The Political Constitution

The political constitution can be used as a phrase to describe how the constitution operates, or as an ideal-type/normative description as to how governance should operate, with a particular underlying understanding that the input of the judiciary into matters of governance should be heavily limited. On the descriptive side, the UK constitution has often been characterised as a customary constitution, based upon a pragmatic evolution of the political practice of governance and relying upon past practice for constitutional direction. Fearing a drift towards a more heavily legal constitution - even the imposition of a written constitution - in the late 70s JAG Griffith wrote his seminal article: ‘The Political Constitution’ (1979) 42 Modern Law Review 1, which argued for the normative superiority of a political constitution.  Griffith argued strongly against a Diceyan interpretation of the UK constitution, primarily because it promotes the rule of law to a higher status than he is willing to accept. Likewise, Griffith is sceptical of liberal democracy, as is most commonly embedded in written constitutions, emphasising as they do individual rights.

As the subsequent work of Harlow and Rawlings (Law and Administration (With Richard Rawlings) (Cambridge University Press: 2009) 3rd edition) expands in more detail, there has long been a school of thought which is deeply suspicious of the alleged 'conservative' underpinnings of the judiciary, which in the 20th century meant an anti-welfarist tendency. By contrast, today, the strongest voices against judicial activism tend to suggest that the modern judiciary is too 'bias' towards imposing its interpretations of liberalism. However, the more powerful argument of proponents of the political constitution is that the law in the courts represents politics by other means and reduces the potential for the electorate, through the Government, to implement its will. As with the famous Tony Benn quote, the most important thing for political constitutionalists is strengthening the processes by which the electorate can both implement and interrogate power, hence the five questions Benn proposes.

Griffith continued making this argument in his later career, and it has also been taken up with some force by others. Tomkins in his work has taken on the challenge of defending the Westminster Parliament from the charge of being ineffective in the face of strong Executive power (A. Tomkins, ‘In Defence of the Political Constitution’ (2002) 22 OJLS 157; see also Flinders, M. (2010) ‘In defence of politics’ The Political Quarterly, vol. 81, No.3, July-September 2010, pp.309-325). More recent work has worked on developing models within which to understand the balance between political and legal power in the UK Constitution, see Gee and Webber (G. Gee and G.C.N. Webber, ‘What is a Political Constitution?’ (2010) 30 OJLS 273). See also this special edition of the German Law Journal in 2013.

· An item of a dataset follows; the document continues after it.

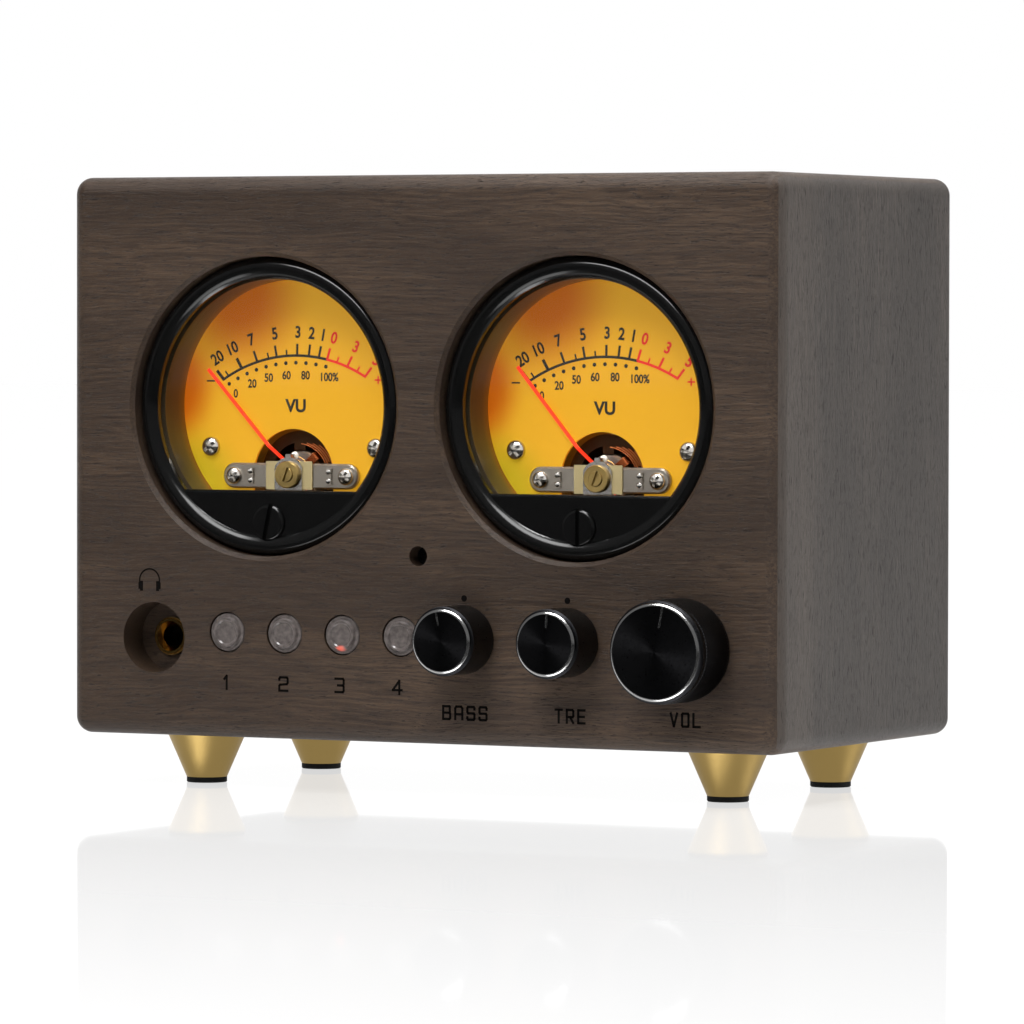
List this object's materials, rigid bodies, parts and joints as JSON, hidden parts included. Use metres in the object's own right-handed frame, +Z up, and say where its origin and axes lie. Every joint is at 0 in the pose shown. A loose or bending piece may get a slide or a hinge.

The Political Constitution and Brexit

One of the features of Brexit is that it can be understood as a reaction against a constitutional settlement that for some come to defer too much power to the law and ultimately the courts. Brexit is in other words a shift back towards a more strongly politically based constitution. If so, this places even more emphasis on the inner workings of Parliament to manage the operation of the constitution. In a more recent article Webber has emphasised the importance of the opposition in the constitution ('Loyal Opposition and the Political Constitution'  Oxford J Legal Studies). Put in light of current politics, this is a fascinating point given the current disruption in the internal workings of the post-2010 opposition, the Labour Party.

The role of the courts in the Political Constitution

What then is the rule of law, or the role of the courts, in the political constitution? Tomkins attempted to outline this in: Tomkins, A. (2010) The Role of the Courts in the Political Constitution. University of Toronto Law Journal, 60(1), pp. 1-22. The difficulty is that any concession to the rule of law risks undermining the normative claims for the political constitution once it is conceded that there is some role for the courts in protecting individual rights (see P P Craig, 'Political Constitutionalism and the Judicial Role: A Response' (2011) 9 International Journal of Constitutional Law 112 for a critique of Tomkins' article). This leaves an inherent problem in defining the boundary line of legitimate judicial activity (for instance see this exchange of views: Hale v Stevens), which is sometimes phrased in terms of the duty of the court to show deference to the political branch.

However, there remains a strong body of work which argues: (i) the dangers of a constitution that relies only upon the political branch to secure accountability (eg F.F. Ridley, ‘There Is No British Constitution: A Dangerous Case of the Emperor’s Clothes’ (1988) 41 Parl Aff 340); the power of the legal branch to secure accountability (eg T.R. Hickman, ‘In Defence of the Legal Constitution’ (2005) 55 UTLJ 981); and the moral necessity of higher order law for the purposes of a functioning constitution (eg Laws, J (Sir), ‘Law and democracy’ [1995] PL 72).

The riposte to this position can be summarised in this quote:

Legal constitutionalists sometimes present the vagaries of ordinary, everyday political life as potentially destructive of the rule of law and individual rights and which, therefore, must be constrained by judicially enforceable constitutional prescriptions. Instead, the normative turn in political constitutionalist writing offers an account of how politics serves as the 'vehicle' through which to realize these same (and other) ends. More particularly, the very aspects of day-to-day political life that 'many legal and political theorists are apt to denigrate - its adversarial and competitive qualities, its use of compromise and majority rule to generate agreement, the role of political parties - are those' that political constitutionalists like Bellamy and Tomkins 'seek to praise'. In doing so, the focus of this ‘turn’ is not on an idealized form of political life, but rather the actual day-to-day political life found in real world constitutions, with all of its imperfections and foibles. (Gee and Webber 2010, 281). 


The political constitution v the complex constitution

The modern constitution has not just evolved legal constraints on the exercise of public power, it has also developed a series of other institutional and procedural solutions, a common feature of which has been their independence, or quasi-independence, from direct political oversight (eg Scott, C. (2000) ‘Accountability in the regulatory state’, Journal of Law and Society, 27(1), 38–60). This move towards a complex constitution, with a heavy emphasis on specialisation, has also received significant attack in recent years along similar lines to those expressed against the legal constitution (eg Flinders (2011) ‘Daring to be a Daniel: The Pathology of Politicized Accountability in a Monitory Democracy’ Administration & Society 2011 43: 595).